Available data:
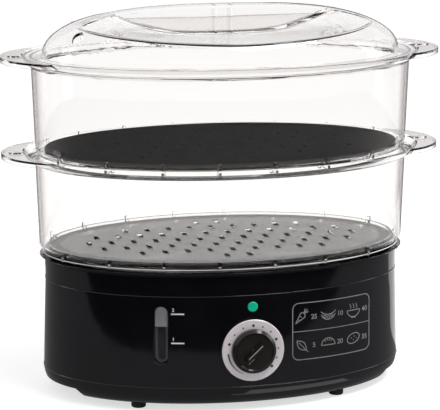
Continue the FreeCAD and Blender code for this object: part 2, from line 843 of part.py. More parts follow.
def timer_body():
    half = 0.5 * timer_width
    box = brick(-half, half, -half, half, 0, timer_depth)
    upright = [e for e in box.Edges if abs(e.BoundBox.ZLength - timer_depth) < 0.1]
    box = box.makeFillet(timer_corner, upright)
    bore_start = timer_depth - shaft_into_timer - 0.3
    box = box.cut(Part.makeCylinder(shaft_radius + shaft_clearance, far, vec(0, 0, bore_start)))
    for side in (-1, 1):
        y = side * timer_screw_offset
        depth = timer_screw_length
        box = box.cut(Part.makeCylinder(timer_screw_radius + 0.1, far, vec(0, y, timer_depth - depth)))
    return facing_front(box, control_x, dial_z, timer_front() + timer_depth)


def timer_bell():
    """The bell dome on the back of the timer."""
    sphere_radius = (bell_radius ** 2 + bell_height ** 2) / (2 * bell_height)
    cap = Part.makeSphere(sphere_radius, vec(0, 0, sphere_radius - bell_height))
    keep = Part.makeCylinder(bell_radius + 1, bell_height, vec(0, 0, -bell_height))
    bell = cap.common(keep)
    return facing_front(bell, control_x, dial_z, timer_front() + timer_depth)


def timer_screws():
    screws = []
    seat = dial_face() + dial_recess + timer_screw_head
    for side in (-1, 1):
        head = Part.makeCylinder(timer_screw_head_radius, timer_screw_head - 0.1)
        reach = timer_front() - seat + timer_screw_length - 0.5
        shank = Part.makeCylinder(timer_screw_radius, reach + 0.5, vec(0, 0, -reach))
        z = dial_z + side * timer_screw_offset
        screws.append(facing_front(merge([head, shank]), control_x, z, seat))
    return Part.makeCompound(screws)


def lamp_wall():
    """Y of the skirt's outer face at the lamp."""
    y, turn = wall_point(skirt_grow_at(lamp_z), control_x, -1)
    return y


def lamp_lens():
    inside = lamp_wall() + base_wall + 0.5
    flange = Part.makeCylinder(lamp_flange_radius, lamp_flange, vec(0, 0, -lamp_flange))
    stem = Part.makeCylinder(lamp_radius, base_wall + 0.5 + lamp_proud)
    front = [e for e in stem.Edges if e.BoundBox.ZMin > base_wall]
    stem = stem.makeFillet(lamp_proud * 0.9, front)
    return facing_front(merge([flange, stem]), control_x, lamp_z, inside)


def lamp_neon():
    back = lamp_wall() + base_wall + 0.5 + lamp_flange
    glass = Part.makeCylinder(neon_radius, neon_length, vec(0, 0, -neon_length))
    return facing_front(glass, control_x, lamp_z, back)


# ---------------------------------------------------------------- water gauge
def gauge_back():
    """Depth behind the skirt's face where the float chamber ends."""
    return base_wall + gauge_flange + chamber_depth


def sight_window():
    plate_width = gauge_width + 2 * gauge_flange_margin
    plate_length = gauge_length + 2 * gauge_flange_margin
    lens = pill(gauge_width, gauge_length, gauge_inset, base_wall + 0.5)
    flange = pill(plate_width, plate_length, base_wall + 0.05, base_wall + gauge_flange)
    return placed(merge([lens, flange]), *gauge_frame())


def float_chamber():
    plate_width = gauge_width + 2 * gauge_flange_margin
    plate_length = gauge_length + 2 * gauge_flange_margin
    front = base_wall + gauge_flange
    shape = pill(plate_width, plate_length, front, gauge_back())
    room = pill(gauge_width - 0.6, gauge_length - 0.6, front - 1, gauge_back() - chamber_back_wall)
    shape = shape.cut(room)
    for end in (-1, 1):
        z = end * (0.5 * gauge_length - port_radius - 2.0)
        shape = shape.cut(Part.makeCylinder(port_radius, 20, vec(0, 0, z), vec(0, 1, 0)))
    return placed(shape, *gauge_frame())


def gauge_seal():
    plate_width = gauge_width + 2 * gauge_flange_margin
    plate_length = gauge_length + 2 * gauge_flange_margin
    shape = pill(plate_width, plate_length, gauge_back(), gauge_back() + chamber_seal)
    for end in (-1, 1):
        z = end * (0.5 * gauge_length - port_radius - 2.0)
        shape = shape.cut(Part.makeCylinder(port_radius, 30, vec(0, 0, z), vec(0, 1, 0)))
    return placed(shape, *gauge_frame())


def level_float():
    """The float, shown at the top of its chamber as with a full tank."""
    front = base_wall + gauge_flange + slip
    shape = pill(float_width, float_length, front, front + float_thickness)
    lift = 0.5 * (gauge_length - 0.6) - 0.5 * float_length - 1.2
    shape.translate(vec(0, 0, lift))
    return placed(shape, *gauge_frame())


# ---------------------------------------------------------------- heater
def heater_seal_ring():
    shape = rod(0, 0, tank_floor_top, tank_floor_top + heater_seal, heater_radius)
    return shape.cut(rod(0, 0, 0, far, heater_hole_radius))


def plate_low():
    return tank_floor_top + heater_seal


def heater_dish():
    """A pressed stainless plate: flat flange and a low raised middle."""
    low = plate_low()
    rise = heater_dome
    inner = heater_hole_radius - 4.0
    points = [
        vec(0, 0, low + rise),
        vec(inner - rise, 0, low + rise),
        vec(inner, 0, low),
        vec(heater_radius, 0, low),
        vec(heater_radius, 0, low + heater_plate),
        vec(inner + 0.5, 0, low + heater_plate),
        vec(inner - rise + 0.5, 0, low + rise + heater_plate),
        vec(0, 0, low + rise + heater_plate),
    ]
    face = Part.Face(Part.makePolygon(points + points[:1]))
    return face.revolve(vec(0, 0, 0), vec(0, 0, 1), 360)


def element_z():
    return plate_low() + heater_dome - element_radius - snug


def heater_element():
    """A sheathed element bent into an open ring under the dish, with its two cold pins turned down."""
    radius = element_mid_radius - element_radius
    z = element_z()
    ring = Part.makeTorus(radius, element_radius, vec(0, 0, z), vec(0, 0, 1))
    half = math.radians(0.5 * element_gap_angle)
    reach = 2 * radius
    wedge = Part.Face(Part.makePolygon([
        vec(0, 0, z - far / 8),
        vec(reach * math.sin(-half), reach * math.cos(half), z - far / 8),
        vec(reach * math.sin(half), reach * math.cos(half), z - far / 8),
        vec(0, 0, z - far / 8),
    ])).extrude(vec(0, 0, far / 4))
    shape = ring.cut(wedge)
    for side in (-1, 1):
        angle = 1.25 * half
        x = side * radius * math.sin(angle)
        y = radius * math.cos(angle)
        shape = shape.fuse(rod(x, y, z - element_radius - element_pin_length, z, element_pin_radius))
    return shape.removeSplitter()


def bridge_top():
    return element_z() - element_radius - snug


def heater_bridge():
    """A folded steel strap that draws the dish down onto its seal from below."""
    top = bridge_top()
    half = 0.5 * bridge_width
    reach = heater_radius + 4.0
    bend = heater_hole_radius - 2.0
    start = bend - bridge_sheet
    shape = brick(-bend, bend, -half, half, top - bridge_sheet, top)
    for side in (-1, 1):
        ear = sorted((side * start, side * reach))
        shape = shape.fuse(brick(*ear, -half, half, tank_low - bridge_sheet, tank_low))
        riser = sorted((side * start, side * bend))
        shape = shape.fuse(brick(*riser, -half, half, top - bridge_sheet, tank_low))
    shape = shape.cut(rod(0, 0, 0, far, thermostat_radius - 2.0))
    return shape.removeSplitter()


def thermostat():
    top = plate_low() + heater_dome
    disc = rod(0, 0, bridge_top() + 1.5, top, thermostat_radius)
    flange = rod(0, 0, bridge_top(), bridge_top() + 2.0, thermostat_flange_radius)
    shape = disc.fuse(flange)
    for side in (-1, 1):
        x = side * 3.0
        shape = shape.fuse(brick(x - 0.5, x + 0.5, -2.0, 2.0, bridge_top() - 8.0, bridge_top() + 0.5))
    return shape.removeSplitter()


def thermal_fuse():
    z = bridge_top() + fuse_radius
    x = thermostat_flange_radius + 2.0
    start = vec(x + fuse_radius, -0.5 * fuse_length, z)
    return Part.makeCylinder(fuse_radius, fuse_length, start, vec(0, 1, 0))


# ---------------------------------------------------------------- electrical parts
def terminal_block():
    low = shelf_low
    a = 0.5 * block_length
    b = 0.5 * block_width
    shape = brick(-a, a, -b, b, low, low + block_height)
    pitch = block_length / block_ways
    for k in range(block_ways):
        x = (k - 0.5 * (block_ways - 1)) * pitch
        shape = shape.cut(rod(x, 0, low + 4, low + block_height + 1, 0.3 * pitch))
        start = vec(x, -block_width, low + 6)
        shape = shape.cut(Part.makeCylinder(0.22 * pitch, 2 * block_width, start, vec(0, 1, 0)))
    shape.translate(vec(block_x, block_y, 0))
    return shape


def cord_gland():
    """A rubber bush in the back of the skirt."""
    start = vec(0, -gland_flange - 0.4, 0)
    flange = Part.makeCylinder(gland_flange_radius, gland_flange, start, vec(0, 1, 0))
    sleeve = Part.makeCylinder(gland_radius, base_wall + 2.0, vec(0, -0.9, 0), vec(0, 1, 0))
    shape = flange.fuse(sleeve)
    shape = shape.cut(Part.makeCylinder(gland_bore_radius, far, vec(0, -far / 2, 0), vec(0, 1, 0)))
    return placed(shape.removeSplitter(), *gland_frame())


# ---------------------------------------------------------------- write the parts
def build():
    parts = {
        "base_housing": base_housing(),
        "bottom_cover": bottom_cover(),
        "base_screws": base_screws(),
        "reservoir": reservoir(),
        "drip_tray": drip_tray(),
        "steam_ring": steam_ring(),
        "lower_basket": basket(lower_seat, lower_spread),
        "lower_basket_floor": basket_floor(lower_seat, lower_spread),
        "upper_basket": basket(upper_seat, upper_spread),
        "upper_basket_floor": basket_floor(upper_seat, upper_spread),
        "lid": lid(),
        "dial_ring": dial_ring(),
        "timer_knob": timer_knob(),
        "timer_shaft": timer_shaft(),
        "timer_body": timer_body(),
        "timer_bell": timer_bell(),
        "timer_screws": timer_screws(),
        "lamp_lens": lamp_lens(),
        "lamp_neon": lamp_neon(),
        "sight_window": sight_window(),
        "float_chamber": float_chamber(),
        "gauge_seal": gauge_seal(),
        "level_float": level_float(),
        "heater_seal": heater_seal_ring(),
        "heater_dish": heater_dish(),
        "heater_element": heater_element(),
        "heater_bridge": heater_bridge(),
        "thermostat": thermostat(),
        "thermal_fuse": thermal_fuse(),
        "terminal_block": terminal_block(),
        "cord_gland": cord_gland(),
    }
    for number, (x, y) in enumerate(foot_places(), 1):
        parts["foot_" + str(number)] = foot(x, y)
    return parts


os.makedirs("parts", exist_ok=True)
for node, shape in build().items():
    shape.exportStep("parts/" + node + ".step")
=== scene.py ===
import math

import bmesh
import bpy
from bpy.props import FloatProperty, FloatVectorProperty, PointerProperty
from mathutils import Matrix, Vector
from mathutils.bvhtree import BVHTree


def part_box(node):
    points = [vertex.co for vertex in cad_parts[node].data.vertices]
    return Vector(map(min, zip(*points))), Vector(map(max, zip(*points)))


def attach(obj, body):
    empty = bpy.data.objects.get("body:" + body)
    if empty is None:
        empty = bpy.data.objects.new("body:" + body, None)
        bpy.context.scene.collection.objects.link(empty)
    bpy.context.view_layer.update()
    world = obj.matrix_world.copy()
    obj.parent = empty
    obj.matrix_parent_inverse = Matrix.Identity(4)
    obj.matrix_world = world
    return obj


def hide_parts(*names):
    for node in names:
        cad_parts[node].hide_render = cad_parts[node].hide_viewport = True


bl_info = {
    "name": "Two-Tier Steamer Finish",
    "version": (1, 0, 0),
    "blender": (4, 5, 0),
    "location": "3D View > Sidebar > Steamer",
    "description": "Finishes the clear baskets, glossy base and front controls of a food steamer",
    "category": "Object",
}

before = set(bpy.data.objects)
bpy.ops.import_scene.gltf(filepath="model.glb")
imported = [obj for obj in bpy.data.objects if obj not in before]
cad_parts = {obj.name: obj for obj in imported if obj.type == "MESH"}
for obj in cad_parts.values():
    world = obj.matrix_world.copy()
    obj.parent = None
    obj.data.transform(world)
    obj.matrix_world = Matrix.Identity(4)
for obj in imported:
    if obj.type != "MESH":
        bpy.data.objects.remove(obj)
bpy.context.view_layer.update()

# ---------------- measures, in metres
DIAL_LOW, DIAL_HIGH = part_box("dial_ring")
DIAL_X = 0.5 * (DIAL_LOW.x + DIAL_HIGH.x)
DIAL_Z = 0.5 * (DIAL_LOW.z + DIAL_HIGH.z)

# the skirt: half axes of its full ellipse, and what they change by at its crease and its seam
HALF_LENGTH, HALF_WIDTH = 0.1500, 0.0966
CREASE_Z, SEAM_Z = 0.0200, 0.0926
CREASE_GROW, SEAM_GROW = -0.0046, -0.0068

# beads: the two on the skirt with name, height, change of the half axes and radius, and others
SKIRT_BEADS = (("crease_bead", 0.0200, CREASE_GROW, 0.00050),
               ("seam_bead", 0.0923, SEAM_GROW, 0.00046))
BEAD_SUNK = 0.0001
TRAY_LIP = 0.00035
FOOT_LINE_IN, FOOT_LINE_Z, FOOT_LINE_RADIUS = 0.0052, 0.1139, 0.0004
KNOB_RIM, KNOB_RIM_DEPTH = 0.0003, 0.0030

# base screws
SCREW_HEAD = 0.0040
RECESS_LENGTH, RECESS_WIDTH, RECESS_SUNK = 0.0042, 0.0009, 0.00005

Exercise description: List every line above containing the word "from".

Answer to this problem:
Continue the FreeCAD and Blender code for this object: part 2, from line 843 of part.py. More parts follow.
    """A folded steel strap that draws the dish down onto its seal from below."""
from bpy.props import FloatProperty, FloatVectorProperty, PointerProperty
from mathutils import Matrix, Vector
from mathutils.bvhtree import BVHTree